Step 4: Establish Accountability
You are doing great! You have written down your goals, established a target completion date for each and set up ways to remind yourself of them. Now comes the really hard part … accomplishing the goals!
I have found that there is nothing so effective as personal accountability to ensure that a goal is accomplished. Who is in your life that you really trust and wants to see you achieve your goals? If you are married, your spouse should certainly hold you accountable! If you are not married, who could you ask to hold you accountable? Married or not, it is very effective to ask those you love and trust the most to hold you accountable.
I have a friend who holds me accountable to my financial goals. About once a quarter, he contacts me to see how I am progressing toward the goal. I would hate it if he called and I have made no progress! It helps me stay focused!
You may have different people hold you accountable for different goals. For instance I’ve had a person hold me accountable for my stock investment goals and another for my real estate goals.
Why don’t you take some time right now to determine WHO will hold you accountable for each of your written goals?
Step 5: Take Action!!
I have a quote that I say regularly.
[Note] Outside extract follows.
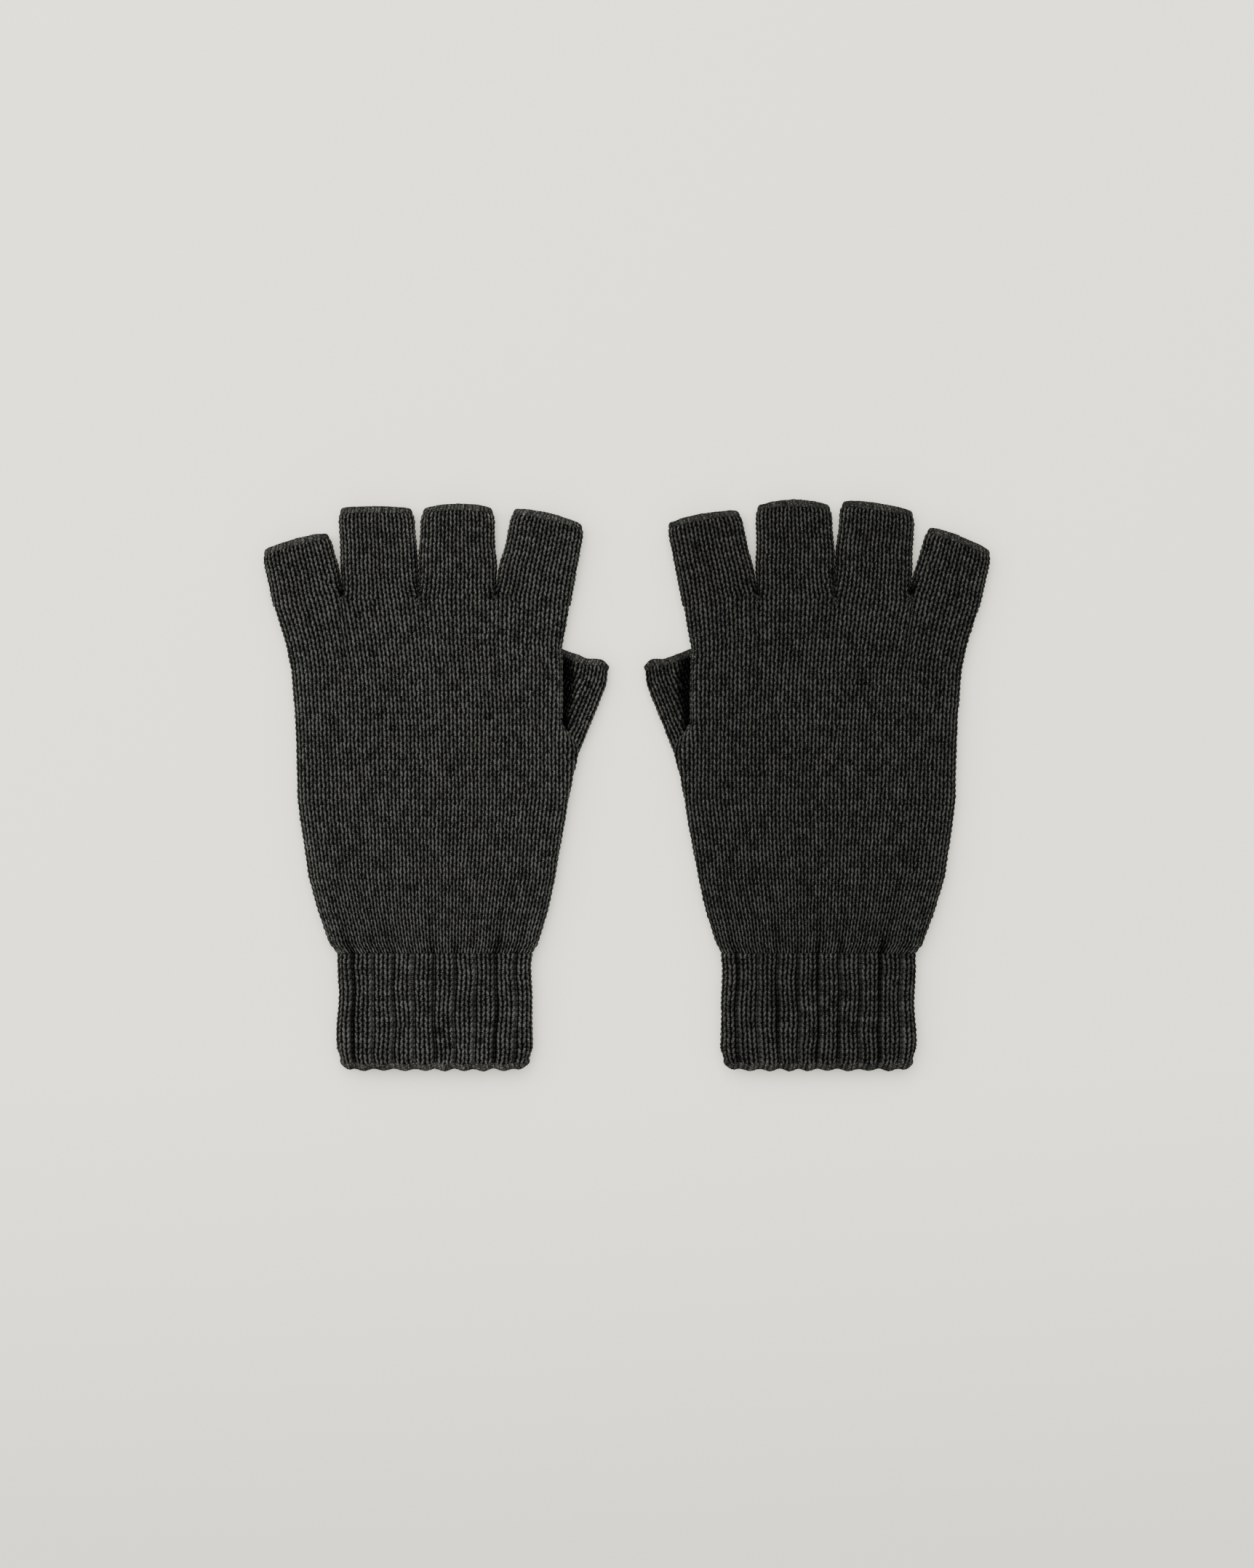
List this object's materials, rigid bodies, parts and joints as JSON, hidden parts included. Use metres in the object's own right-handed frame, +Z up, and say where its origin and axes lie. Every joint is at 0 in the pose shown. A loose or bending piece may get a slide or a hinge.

It came to me after having been caught in one too many horrible, pointless, useless meetings!
“Thoughts and talk without action are mere babble!”
Enough of the planning. Enough of the talking. It is time to make it happen! Nothing moves until it is shoved. Attack the goal.
It is TIME! What can you do right now to achieve one of your financial goals? Perhaps you can start off you can accomplish one this month!
Call and set up the appointment with an investment broker. Go ahead and get the new insurance quotes. Chop up the credit cards. Close the credit card accounts. Sell the truck. Go to the TOOLS page and put together your first-ever INCOME – OUTGO = EXACTLY ZERO budget!
I end this post with a great quote from Will Rogers …
“Even if you’re on the right track, you’ll get run over if you just sit there.”